The Gaelic Athletic Association also became a nursery for future republican activists. P W Nally, who co-founded the movement with Michael Cusack in 1884, was not only a renowned Co Mayo athlete but also had served a term of prison for his political activities. Indeed, at least four of the seven men who attended the inaugural meeting were Fenians.

The GAA, set up for ‘the preservation and cultivation of the national pastimes of Ireland’, was arguably the most popular and enduring product of the Irish cultural revival. Michael Cusack, an Irish-speaker from Co Clare, gave the organisation a firm foundation based on parishes, counties and provinces while, Maurice Davin, who once held the world hammer-throwing record, drafted rules which won general acceptance.
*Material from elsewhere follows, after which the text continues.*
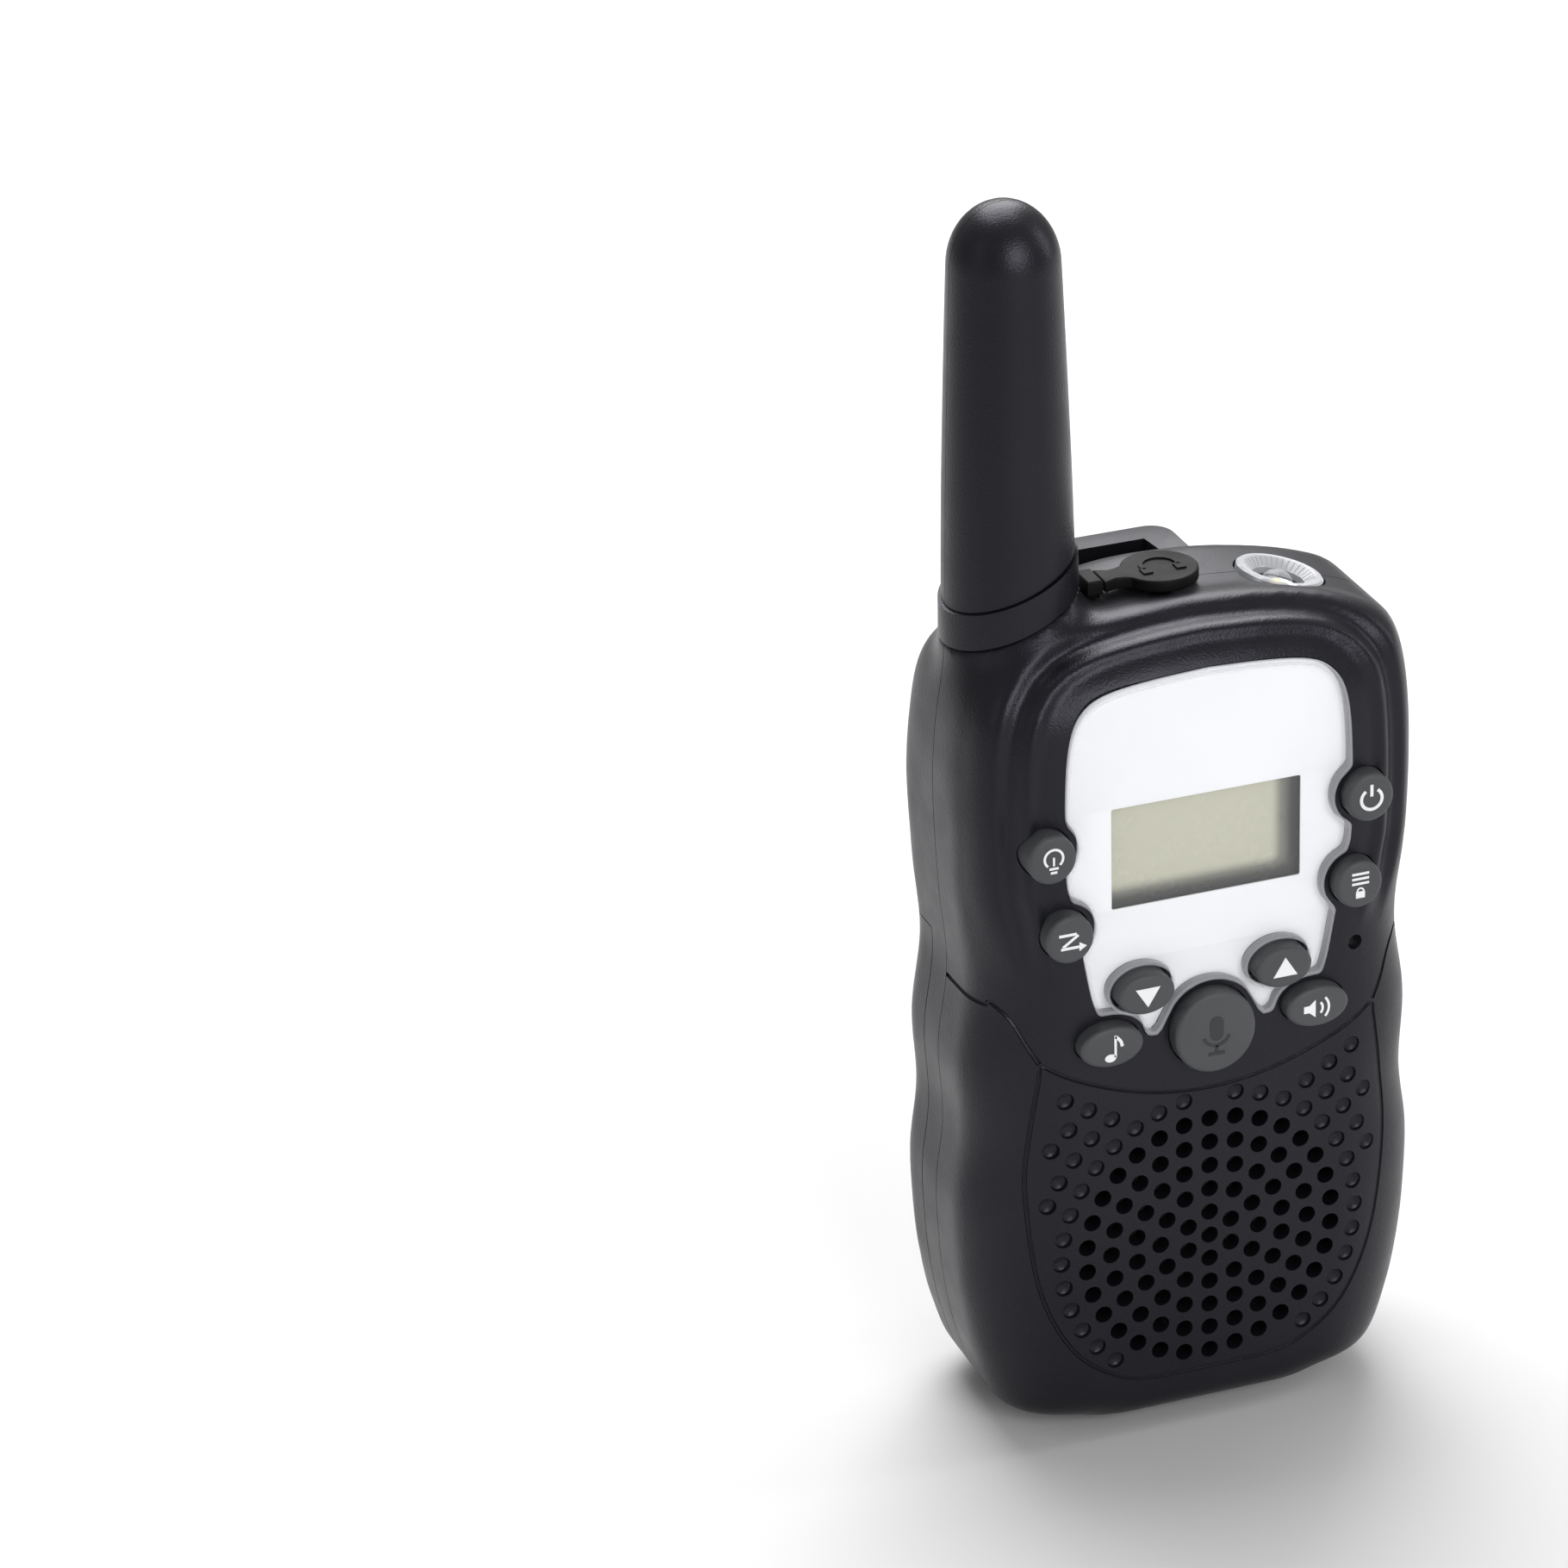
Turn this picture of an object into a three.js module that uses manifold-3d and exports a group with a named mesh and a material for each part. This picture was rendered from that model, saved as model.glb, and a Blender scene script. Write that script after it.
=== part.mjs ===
// Hand-held walkie talkie: a two-shell body with a stub antenna, display, nine keys, a speaker,
// a torch lamp, a headphone socket under a rubber cover, a sliding battery cover and a belt clip.
// Millimetres. X to the right seen from the front, +Y to the rear, +Z up. Heights are measured from a
// datum near the base, and the finished group is raised so that its foot pad stands at zero.
import * as THREE from "three";
import { LoftGeometry } from "three/addons/geometries/LoftGeometry.js";
import { mergeVertices } from "three/addons/utils/BufferGeometryUtils.js";
import Module from "manifold-3d";

// ---- driving dimensions ----
const TIP_Z = 151.6; // top of the antenna
const FOOT_Z = -4.4; // underside of the foot pad
const HALF_WIDTH = 29.4;
const BODY_TOP = 101.6;
const FOOT = 0.45; // height of the foot pad below the body
const FRONT_Y = -14;
const REAR_Y = 15;
const SEAM = 1; // plane between the front and the rear shell
const GAP = 0.3; // clearance between pieces that meet
const WALL = 2.2;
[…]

Davin also persuaded Archbishop Croke of Cashel to become the GAA’s patron.

Its success can be measured by the fact that over most of the island throughout the 20th century the leading games were hurling and Gaelic football.

The drive to reinforce a separate identity was underscored by the GAA rules banning ‘foreign games’ (including cricket, rugby and tennis) and excluding members of the Crown forces, including the Constabulary. Hyde and MacNeill, however, became increasingly alarmed by a growing tendency of ‘Irish-Irelanders’ to refuse to accept Protestants as true Irishmen. D P Moran, the acerbic editor of the Leader, bluntly stated that the Irish nation was Catholic – if Protestants refused to accept the majority culture then the only solution was partition ‘leaving the Orangemen and their friends in the north-east corner’.

At the beginning of the 20th century the establishment of a Dublin Parliament seemed but a dream. By 1912 Home Rule appeared to be just round the corner.